**DATA SEGMENT:**
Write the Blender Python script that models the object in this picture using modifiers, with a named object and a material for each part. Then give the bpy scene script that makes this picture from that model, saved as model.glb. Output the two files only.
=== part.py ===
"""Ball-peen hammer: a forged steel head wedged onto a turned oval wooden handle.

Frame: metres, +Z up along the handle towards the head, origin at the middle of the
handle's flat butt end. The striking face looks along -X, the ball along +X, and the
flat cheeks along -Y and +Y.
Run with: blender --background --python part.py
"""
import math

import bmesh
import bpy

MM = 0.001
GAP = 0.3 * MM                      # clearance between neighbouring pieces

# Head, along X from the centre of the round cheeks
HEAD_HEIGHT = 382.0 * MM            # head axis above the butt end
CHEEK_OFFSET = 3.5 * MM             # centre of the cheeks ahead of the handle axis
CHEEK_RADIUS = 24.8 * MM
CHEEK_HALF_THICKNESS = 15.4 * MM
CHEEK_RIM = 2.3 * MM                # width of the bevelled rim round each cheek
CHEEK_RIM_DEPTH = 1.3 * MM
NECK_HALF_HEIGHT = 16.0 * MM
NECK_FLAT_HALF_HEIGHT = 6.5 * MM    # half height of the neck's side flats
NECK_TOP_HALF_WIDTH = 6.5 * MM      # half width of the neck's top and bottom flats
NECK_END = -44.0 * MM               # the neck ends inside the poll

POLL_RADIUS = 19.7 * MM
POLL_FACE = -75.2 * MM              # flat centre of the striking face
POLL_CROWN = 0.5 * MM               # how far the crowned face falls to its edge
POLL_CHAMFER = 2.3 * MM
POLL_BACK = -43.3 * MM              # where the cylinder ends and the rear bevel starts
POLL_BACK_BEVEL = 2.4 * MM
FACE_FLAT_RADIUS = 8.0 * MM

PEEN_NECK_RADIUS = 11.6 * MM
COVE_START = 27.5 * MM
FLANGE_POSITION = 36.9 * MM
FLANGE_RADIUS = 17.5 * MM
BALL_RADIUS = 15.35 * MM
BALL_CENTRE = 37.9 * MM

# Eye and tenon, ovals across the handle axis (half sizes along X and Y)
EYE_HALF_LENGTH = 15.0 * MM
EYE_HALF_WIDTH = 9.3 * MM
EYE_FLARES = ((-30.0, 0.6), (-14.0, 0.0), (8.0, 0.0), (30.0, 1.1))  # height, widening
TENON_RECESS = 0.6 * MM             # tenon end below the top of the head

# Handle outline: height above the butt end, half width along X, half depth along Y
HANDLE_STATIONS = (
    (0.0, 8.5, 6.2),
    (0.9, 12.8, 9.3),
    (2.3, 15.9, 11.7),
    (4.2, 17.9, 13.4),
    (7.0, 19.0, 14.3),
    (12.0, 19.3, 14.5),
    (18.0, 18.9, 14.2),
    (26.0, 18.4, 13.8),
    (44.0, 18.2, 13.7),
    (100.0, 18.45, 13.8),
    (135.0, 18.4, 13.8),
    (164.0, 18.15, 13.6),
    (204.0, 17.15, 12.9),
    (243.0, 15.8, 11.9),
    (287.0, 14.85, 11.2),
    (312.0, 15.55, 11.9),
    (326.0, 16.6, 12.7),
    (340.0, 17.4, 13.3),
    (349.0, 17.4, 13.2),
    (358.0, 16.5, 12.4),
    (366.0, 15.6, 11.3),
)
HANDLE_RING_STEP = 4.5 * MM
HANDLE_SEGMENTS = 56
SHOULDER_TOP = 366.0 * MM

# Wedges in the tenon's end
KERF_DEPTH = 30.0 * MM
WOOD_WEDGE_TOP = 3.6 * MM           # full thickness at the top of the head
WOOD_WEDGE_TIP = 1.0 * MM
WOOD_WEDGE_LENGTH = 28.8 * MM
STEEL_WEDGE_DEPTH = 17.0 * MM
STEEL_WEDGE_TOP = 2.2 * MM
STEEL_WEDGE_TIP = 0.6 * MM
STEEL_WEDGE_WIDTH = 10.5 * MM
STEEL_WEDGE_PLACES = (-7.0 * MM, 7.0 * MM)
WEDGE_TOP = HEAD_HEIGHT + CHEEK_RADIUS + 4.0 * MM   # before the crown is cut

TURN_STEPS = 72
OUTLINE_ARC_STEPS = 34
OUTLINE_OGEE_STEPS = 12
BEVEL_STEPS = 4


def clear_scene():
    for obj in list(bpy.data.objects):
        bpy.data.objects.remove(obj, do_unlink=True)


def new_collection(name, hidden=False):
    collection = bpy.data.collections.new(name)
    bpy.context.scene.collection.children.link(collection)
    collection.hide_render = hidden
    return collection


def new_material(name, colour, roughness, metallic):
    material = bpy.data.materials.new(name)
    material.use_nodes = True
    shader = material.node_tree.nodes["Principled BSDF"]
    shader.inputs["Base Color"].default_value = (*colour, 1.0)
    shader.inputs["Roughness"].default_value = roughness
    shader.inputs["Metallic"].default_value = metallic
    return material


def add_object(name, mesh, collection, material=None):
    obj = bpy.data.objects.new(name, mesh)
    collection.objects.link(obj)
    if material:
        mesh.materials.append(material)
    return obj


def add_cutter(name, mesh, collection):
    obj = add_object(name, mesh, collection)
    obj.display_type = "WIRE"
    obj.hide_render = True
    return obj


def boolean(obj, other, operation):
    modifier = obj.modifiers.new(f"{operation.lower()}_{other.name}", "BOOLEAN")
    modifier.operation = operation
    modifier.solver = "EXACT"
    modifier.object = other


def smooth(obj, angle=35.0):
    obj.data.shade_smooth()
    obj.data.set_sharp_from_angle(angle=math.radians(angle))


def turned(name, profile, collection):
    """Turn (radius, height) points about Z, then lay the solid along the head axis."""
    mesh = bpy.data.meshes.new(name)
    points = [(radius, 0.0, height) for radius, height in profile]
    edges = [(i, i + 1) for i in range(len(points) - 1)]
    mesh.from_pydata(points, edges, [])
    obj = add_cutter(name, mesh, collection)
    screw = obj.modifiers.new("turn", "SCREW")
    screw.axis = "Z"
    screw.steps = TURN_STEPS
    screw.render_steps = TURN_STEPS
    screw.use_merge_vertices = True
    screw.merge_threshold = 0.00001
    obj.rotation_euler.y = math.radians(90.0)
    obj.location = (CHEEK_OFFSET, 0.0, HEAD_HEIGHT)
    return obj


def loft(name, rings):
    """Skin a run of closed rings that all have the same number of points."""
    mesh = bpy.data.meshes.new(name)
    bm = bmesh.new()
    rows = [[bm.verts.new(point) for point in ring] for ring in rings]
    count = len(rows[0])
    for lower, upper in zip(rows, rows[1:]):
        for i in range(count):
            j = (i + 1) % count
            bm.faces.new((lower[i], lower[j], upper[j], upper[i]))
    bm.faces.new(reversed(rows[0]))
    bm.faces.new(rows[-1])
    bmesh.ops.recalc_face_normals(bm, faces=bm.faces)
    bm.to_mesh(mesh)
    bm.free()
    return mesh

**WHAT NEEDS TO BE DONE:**
Retype the data in full and match it exactly.

**EXERCISE SOLUTION:**
Write the Blender Python script that models the object in this picture using modifiers, with a named object and a material for each part. Then give the bpy scene script that makes this picture from that model, saved as model.glb. Output the two files only.
=== part.py ===
"""Ball-peen hammer: a forged steel head wedged onto a turned oval wooden handle.

Frame: metres, +Z up along the handle towards the head, origin at the middle of the
handle's flat butt end. The striking face looks along -X, the ball along +X, and the
flat cheeks along -Y and +Y.
Run with: blender --background --python part.py
"""
import math

import bmesh
import bpy

MM = 0.001
GAP = 0.3 * MM                      # clearance between neighbouring pieces

# Head, along X from the centre of the round cheeks
HEAD_HEIGHT = 382.0 * MM            # head axis above the butt end
CHEEK_OFFSET = 3.5 * MM             # centre of the cheeks ahead of the handle axis
CHEEK_RADIUS = 24.8 * MM
CHEEK_HALF_THICKNESS = 15.4 * MM
CHEEK_RIM = 2.3 * MM                # width of the bevelled rim round each cheek
CHEEK_RIM_DEPTH = 1.3 * MM
NECK_HALF_HEIGHT = 16.0 * MM
NECK_FLAT_HALF_HEIGHT = 6.5 * MM    # half height of the neck's side flats
NECK_TOP_HALF_WIDTH = 6.5 * MM      # half width of the neck's top and bottom flats
NECK_END = -44.0 * MM               # the neck ends inside the poll

POLL_RADIUS = 19.7 * MM
POLL_FACE = -75.2 * MM              # flat centre of the striking face
POLL_CROWN = 0.5 * MM               # how far the crowned face falls to its edge
POLL_CHAMFER = 2.3 * MM
POLL_BACK = -43.3 * MM              # where the cylinder ends and the rear bevel starts
POLL_BACK_BEVEL = 2.4 * MM
FACE_FLAT_RADIUS = 8.0 * MM

PEEN_NECK_RADIUS = 11.6 * MM
COVE_START = 27.5 * MM
FLANGE_POSITION = 36.9 * MM
FLANGE_RADIUS = 17.5 * MM
BALL_RADIUS = 15.35 * MM
BALL_CENTRE = 37.9 * MM

# Eye and tenon, ovals across the handle axis (half sizes along X and Y)
EYE_HALF_LENGTH = 15.0 * MM
EYE_HALF_WIDTH = 9.3 * MM
EYE_FLARES = ((-30.0, 0.6), (-14.0, 0.0), (8.0, 0.0), (30.0, 1.1))  # height, widening
TENON_RECESS = 0.6 * MM             # tenon end below the top of the head

# Handle outline: height above the butt end, half width along X, half depth along Y
HANDLE_STATIONS = (
    (0.0, 8.5, 6.2),
    (0.9, 12.8, 9.3),
    (2.3, 15.9, 11.7),
    (4.2, 17.9, 13.4),
    (7.0, 19.0, 14.3),
    (12.0, 19.3, 14.5),
    (18.0, 18.9, 14.2),
    (26.0, 18.4, 13.8),
    (44.0, 18.2, 13.7),
    (100.0, 18.45, 13.8),
    (135.0, 18.4, 13.8),
    (164.0, 18.15, 13.6),
    (204.0, 17.15, 12.9),
    (243.0, 15.8, 11.9),
    (287.0, 14.85, 11.2),
    (312.0, 15.55, 11.9),
    (326.0, 16.6, 12.7),
    (340.0, 17.4, 13.3),
    (349.0, 17.4, 13.2),
    (358.0, 16.5, 12.4),
    (366.0, 15.6, 11.3),
)
HANDLE_RING_STEP = 4.5 * MM
HANDLE_SEGMENTS = 56
SHOULDER_TOP = 366.0 * MM

# Wedges in the tenon's end
KERF_DEPTH = 30.0 * MM
WOOD_WEDGE_TOP = 3.6 * MM           # full thickness at the top of the head
WOOD_WEDGE_TIP = 1.0 * MM
WOOD_WEDGE_LENGTH = 28.8 * MM
STEEL_WEDGE_DEPTH = 17.0 * MM
STEEL_WEDGE_TOP = 2.2 * MM
STEEL_WEDGE_TIP = 0.6 * MM
STEEL_WEDGE_WIDTH = 10.5 * MM
STEEL_WEDGE_PLACES = (-7.0 * MM, 7.0 * MM)
WEDGE_TOP = HEAD_HEIGHT + CHEEK_RADIUS + 4.0 * MM   # before the crown is cut

TURN_STEPS = 72
OUTLINE_ARC_STEPS = 34
OUTLINE_OGEE_STEPS = 12
BEVEL_STEPS = 4


def clear_scene():
    for obj in list(bpy.data.objects):
        bpy.data.objects.remove(obj, do_unlink=True)


def new_collection(name, hidden=False):
    collection = bpy.data.collections.new(name)
    bpy.context.scene.collection.children.link(collection)
    collection.hide_render = hidden
    return collection


def new_material(name, colour, roughness, metallic):
    material = bpy.data.materials.new(name)
    material.use_nodes = True
    shader = material.node_tree.nodes["Principled BSDF"]
    shader.inputs["Base Color"].default_value = (*colour, 1.0)
    shader.inputs["Roughness"].default_value = roughness
    shader.inputs["Metallic"].default_value = metallic
    return material


def add_object(name, mesh, collection, material=None):
    obj = bpy.data.objects.new(name, mesh)
    collection.objects.link(obj)
    if material:
        mesh.materials.append(material)
    return obj


def add_cutter(name, mesh, collection):
    obj = add_object(name, mesh, collection)
    obj.display_type = "WIRE"
    obj.hide_render = True
    return obj


def boolean(obj, other, operation):
    modifier = obj.modifiers.new(f"{operation.lower()}_{other.name}", "BOOLEAN")
    modifier.operation = operation
    modifier.solver = "EXACT"
    modifier.object = other


def smooth(obj, angle=35.0):
    obj.data.shade_smooth()
    obj.data.set_sharp_from_angle(angle=math.radians(angle))


def turned(name, profile, collection):
    """Turn (radius, height) points about Z, then lay the solid along the head axis."""
    mesh = bpy.data.meshes.new(name)
    points = [(radius, 0.0, height) for radius, height in profile]
    edges = [(i, i + 1) for i in range(len(points) - 1)]
    mesh.from_pydata(points, edges, [])
    obj = add_cutter(name, mesh, collection)
    screw = obj.modifiers.new("turn", "SCREW")
    screw.axis = "Z"
    screw.steps = TURN_STEPS
    screw.render_steps = TURN_STEPS
    screw.use_merge_vertices = True
    screw.merge_threshold = 0.00001
    obj.rotation_euler.y = math.radians(90.0)
    obj.location = (CHEEK_OFFSET, 0.0, HEAD_HEIGHT)
    return obj


def loft(name, rings):
    """Skin a run of closed rings that all have the same number of points."""
    mesh = bpy.data.meshes.new(name)
    bm = bmesh.new()
    rows = [[bm.verts.new(point) for point in ring] for ring in rings]
    count = len(rows[0])
    for lower, upper in zip(rows, rows[1:]):
        for i in range(count):
            j = (i + 1) % count
            bm.faces.new((lower[i], lower[j], upper[j], upper[i]))
    bm.faces.new(reversed(rows[0]))
    bm.faces.new(rows[-1])
    bmesh.ops.recalc_face_normals(bm, faces=bm.faces)
    bm.to_mesh(mesh)
    bm.free()
    return mesh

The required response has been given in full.